Give back, unchanged, the line with "# ---- Base screw: a", the line with "imported = [obj", and every line between them, and no other line.
[START Data]
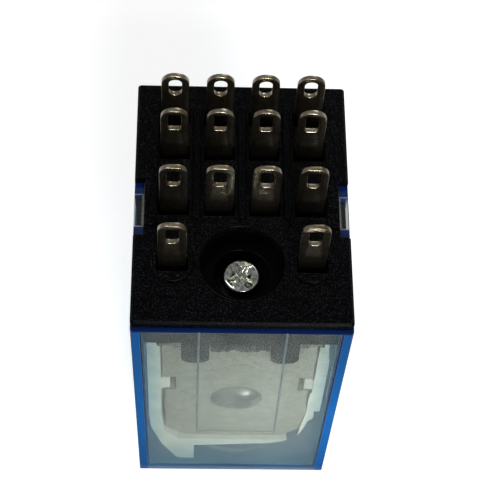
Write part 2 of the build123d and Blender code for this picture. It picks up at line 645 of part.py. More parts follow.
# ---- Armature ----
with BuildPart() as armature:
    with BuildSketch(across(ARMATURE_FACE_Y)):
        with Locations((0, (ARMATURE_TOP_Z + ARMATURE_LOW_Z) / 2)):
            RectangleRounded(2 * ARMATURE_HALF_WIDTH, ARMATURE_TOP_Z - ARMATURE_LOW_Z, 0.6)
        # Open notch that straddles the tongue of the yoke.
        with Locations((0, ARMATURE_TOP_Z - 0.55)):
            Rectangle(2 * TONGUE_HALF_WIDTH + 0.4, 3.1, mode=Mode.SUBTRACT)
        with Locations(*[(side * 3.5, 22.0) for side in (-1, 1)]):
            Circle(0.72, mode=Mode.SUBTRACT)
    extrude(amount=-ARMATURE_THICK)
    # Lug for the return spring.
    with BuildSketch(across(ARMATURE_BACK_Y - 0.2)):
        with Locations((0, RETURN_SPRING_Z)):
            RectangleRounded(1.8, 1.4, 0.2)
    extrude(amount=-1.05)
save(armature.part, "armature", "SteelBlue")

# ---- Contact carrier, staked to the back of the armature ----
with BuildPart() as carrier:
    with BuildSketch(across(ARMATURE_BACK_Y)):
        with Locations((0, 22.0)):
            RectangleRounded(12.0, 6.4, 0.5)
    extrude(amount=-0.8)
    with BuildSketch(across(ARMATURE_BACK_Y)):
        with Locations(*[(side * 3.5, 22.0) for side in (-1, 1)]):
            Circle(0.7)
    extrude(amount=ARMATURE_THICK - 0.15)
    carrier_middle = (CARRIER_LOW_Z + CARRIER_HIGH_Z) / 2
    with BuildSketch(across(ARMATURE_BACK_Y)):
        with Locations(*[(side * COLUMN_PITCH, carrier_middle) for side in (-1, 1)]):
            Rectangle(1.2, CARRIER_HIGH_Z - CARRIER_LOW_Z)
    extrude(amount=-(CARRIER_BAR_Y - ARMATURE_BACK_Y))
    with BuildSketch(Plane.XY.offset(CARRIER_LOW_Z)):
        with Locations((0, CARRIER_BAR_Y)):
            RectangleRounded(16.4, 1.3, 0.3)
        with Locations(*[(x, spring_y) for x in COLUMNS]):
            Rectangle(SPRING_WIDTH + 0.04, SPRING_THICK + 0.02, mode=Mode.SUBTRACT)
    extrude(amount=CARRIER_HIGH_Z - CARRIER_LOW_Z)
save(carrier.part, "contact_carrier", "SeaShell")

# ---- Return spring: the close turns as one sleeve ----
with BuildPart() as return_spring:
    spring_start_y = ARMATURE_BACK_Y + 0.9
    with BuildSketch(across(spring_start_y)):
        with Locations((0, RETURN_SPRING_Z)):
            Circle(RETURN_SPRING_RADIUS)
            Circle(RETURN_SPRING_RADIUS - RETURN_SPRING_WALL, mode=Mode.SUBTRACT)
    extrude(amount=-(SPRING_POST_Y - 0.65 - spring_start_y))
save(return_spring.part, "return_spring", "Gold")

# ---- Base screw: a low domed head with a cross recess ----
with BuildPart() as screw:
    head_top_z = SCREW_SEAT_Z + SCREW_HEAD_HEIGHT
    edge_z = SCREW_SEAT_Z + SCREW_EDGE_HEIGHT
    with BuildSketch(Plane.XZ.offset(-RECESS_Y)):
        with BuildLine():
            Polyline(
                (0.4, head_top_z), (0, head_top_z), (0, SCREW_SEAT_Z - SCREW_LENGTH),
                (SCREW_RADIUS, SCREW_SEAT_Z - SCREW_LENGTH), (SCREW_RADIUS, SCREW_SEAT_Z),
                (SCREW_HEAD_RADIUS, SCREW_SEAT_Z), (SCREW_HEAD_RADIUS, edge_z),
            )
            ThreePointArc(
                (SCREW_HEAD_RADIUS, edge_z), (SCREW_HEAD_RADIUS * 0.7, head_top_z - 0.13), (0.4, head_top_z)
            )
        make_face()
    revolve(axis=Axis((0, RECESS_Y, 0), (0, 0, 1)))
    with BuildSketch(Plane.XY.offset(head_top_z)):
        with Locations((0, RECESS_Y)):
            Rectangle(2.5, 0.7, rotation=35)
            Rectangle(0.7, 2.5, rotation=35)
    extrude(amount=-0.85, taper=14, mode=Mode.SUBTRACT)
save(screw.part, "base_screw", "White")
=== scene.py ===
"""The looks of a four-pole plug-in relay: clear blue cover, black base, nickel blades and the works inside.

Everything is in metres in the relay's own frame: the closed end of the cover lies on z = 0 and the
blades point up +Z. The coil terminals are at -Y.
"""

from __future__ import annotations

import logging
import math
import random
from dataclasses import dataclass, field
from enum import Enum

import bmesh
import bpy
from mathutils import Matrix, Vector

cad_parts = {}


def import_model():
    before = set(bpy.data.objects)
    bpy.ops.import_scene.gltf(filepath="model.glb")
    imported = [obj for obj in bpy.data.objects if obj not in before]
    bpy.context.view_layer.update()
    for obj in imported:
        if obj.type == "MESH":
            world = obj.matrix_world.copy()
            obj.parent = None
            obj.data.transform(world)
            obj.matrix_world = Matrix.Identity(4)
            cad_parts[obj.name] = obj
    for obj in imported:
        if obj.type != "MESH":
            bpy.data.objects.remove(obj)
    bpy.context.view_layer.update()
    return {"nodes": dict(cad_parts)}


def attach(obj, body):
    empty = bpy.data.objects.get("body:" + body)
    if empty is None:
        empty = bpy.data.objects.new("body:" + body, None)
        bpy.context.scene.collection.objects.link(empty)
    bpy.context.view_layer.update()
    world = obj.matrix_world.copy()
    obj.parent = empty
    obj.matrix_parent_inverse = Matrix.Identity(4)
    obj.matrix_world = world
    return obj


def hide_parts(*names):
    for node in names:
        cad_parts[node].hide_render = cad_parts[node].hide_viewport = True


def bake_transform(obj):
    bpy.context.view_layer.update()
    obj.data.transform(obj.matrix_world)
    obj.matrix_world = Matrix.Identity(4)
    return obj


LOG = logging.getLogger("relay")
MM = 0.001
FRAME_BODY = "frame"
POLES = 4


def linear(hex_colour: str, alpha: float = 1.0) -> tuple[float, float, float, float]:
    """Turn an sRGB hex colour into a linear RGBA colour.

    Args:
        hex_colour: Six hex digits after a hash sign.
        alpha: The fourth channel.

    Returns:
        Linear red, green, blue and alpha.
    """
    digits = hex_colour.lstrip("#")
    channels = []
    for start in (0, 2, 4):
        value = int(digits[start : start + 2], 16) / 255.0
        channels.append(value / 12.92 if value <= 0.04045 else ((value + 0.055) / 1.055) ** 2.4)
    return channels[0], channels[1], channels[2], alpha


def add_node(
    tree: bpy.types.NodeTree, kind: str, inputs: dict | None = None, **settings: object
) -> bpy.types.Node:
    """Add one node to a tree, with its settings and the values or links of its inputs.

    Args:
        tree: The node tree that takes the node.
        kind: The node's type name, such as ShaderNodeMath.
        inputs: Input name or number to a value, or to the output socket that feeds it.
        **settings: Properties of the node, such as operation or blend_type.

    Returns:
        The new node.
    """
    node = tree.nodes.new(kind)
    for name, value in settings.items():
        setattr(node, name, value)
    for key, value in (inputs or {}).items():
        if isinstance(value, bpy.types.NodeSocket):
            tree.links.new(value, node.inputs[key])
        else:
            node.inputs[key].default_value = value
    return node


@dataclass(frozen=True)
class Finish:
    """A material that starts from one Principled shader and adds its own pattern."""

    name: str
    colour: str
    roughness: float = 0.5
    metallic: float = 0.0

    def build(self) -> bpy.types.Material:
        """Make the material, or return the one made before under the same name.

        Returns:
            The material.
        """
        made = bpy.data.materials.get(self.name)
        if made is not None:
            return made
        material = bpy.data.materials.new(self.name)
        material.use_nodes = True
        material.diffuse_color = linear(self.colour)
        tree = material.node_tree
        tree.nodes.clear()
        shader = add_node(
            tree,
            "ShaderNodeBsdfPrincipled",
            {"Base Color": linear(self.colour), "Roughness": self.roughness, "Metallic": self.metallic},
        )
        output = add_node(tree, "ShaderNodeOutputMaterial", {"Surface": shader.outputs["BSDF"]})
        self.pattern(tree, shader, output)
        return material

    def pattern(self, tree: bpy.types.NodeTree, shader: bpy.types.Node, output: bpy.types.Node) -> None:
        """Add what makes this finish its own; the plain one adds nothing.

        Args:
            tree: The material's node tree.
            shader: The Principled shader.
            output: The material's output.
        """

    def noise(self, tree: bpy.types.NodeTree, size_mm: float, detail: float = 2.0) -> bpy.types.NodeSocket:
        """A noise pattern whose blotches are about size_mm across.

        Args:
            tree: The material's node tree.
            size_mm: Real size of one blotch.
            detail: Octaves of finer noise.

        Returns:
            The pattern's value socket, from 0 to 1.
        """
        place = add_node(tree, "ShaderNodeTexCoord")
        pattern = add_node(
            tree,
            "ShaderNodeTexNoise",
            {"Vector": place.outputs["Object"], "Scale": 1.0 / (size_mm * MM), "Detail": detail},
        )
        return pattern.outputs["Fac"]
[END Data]
• The reply
# ---- Base screw: a low domed head with a cross recess ----
with BuildPart() as screw:
    head_top_z = SCREW_SEAT_Z + SCREW_HEAD_HEIGHT
    edge_z = SCREW_SEAT_Z + SCREW_EDGE_HEIGHT
    with BuildSketch(Plane.XZ.offset(-RECESS_Y)):
        with BuildLine():
            Polyline(
                (0.4, head_top_z), (0, head_top_z), (0, SCREW_SEAT_Z - SCREW_LENGTH),
                (SCREW_RADIUS, SCREW_SEAT_Z - SCREW_LENGTH), (SCREW_RADIUS, SCREW_SEAT_Z),
                (SCREW_HEAD_RADIUS, SCREW_SEAT_Z), (SCREW_HEAD_RADIUS, edge_z),
            )
            ThreePointArc(
                (SCREW_HEAD_RADIUS, edge_z), (SCREW_HEAD_RADIUS * 0.7, head_top_z - 0.13), (0.4, head_top_z)
            )
        make_face()
    revolve(axis=Axis((0, RECESS_Y, 0), (0, 0, 1)))
    with BuildSketch(Plane.XY.offset(head_top_z)):
        with Locations((0, RECESS_Y)):
            Rectangle(2.5, 0.7, rotation=35)
            Rectangle(0.7, 2.5, rotation=35)
    extrude(amount=-0.85, taper=14, mode=Mode.SUBTRACT)
save(screw.part, "base_screw", "White")
=== scene.py ===
"""The looks of a four-pole plug-in relay: clear blue cover, black base, nickel blades and the works inside.

Everything is in metres in the relay's own frame: the closed end of the cover lies on z = 0 and the
blades point up +Z. The coil terminals are at -Y.
"""

from __future__ import annotations

import logging
import math
import random
from dataclasses import dataclass, field
from enum import Enum

import bmesh
import bpy
from mathutils import Matrix, Vector

cad_parts = {}


def import_model():
    before = set(bpy.data.objects)
    bpy.ops.import_scene.gltf(filepath="model.glb")
    imported = [obj for obj in bpy.data.objects if obj not in before]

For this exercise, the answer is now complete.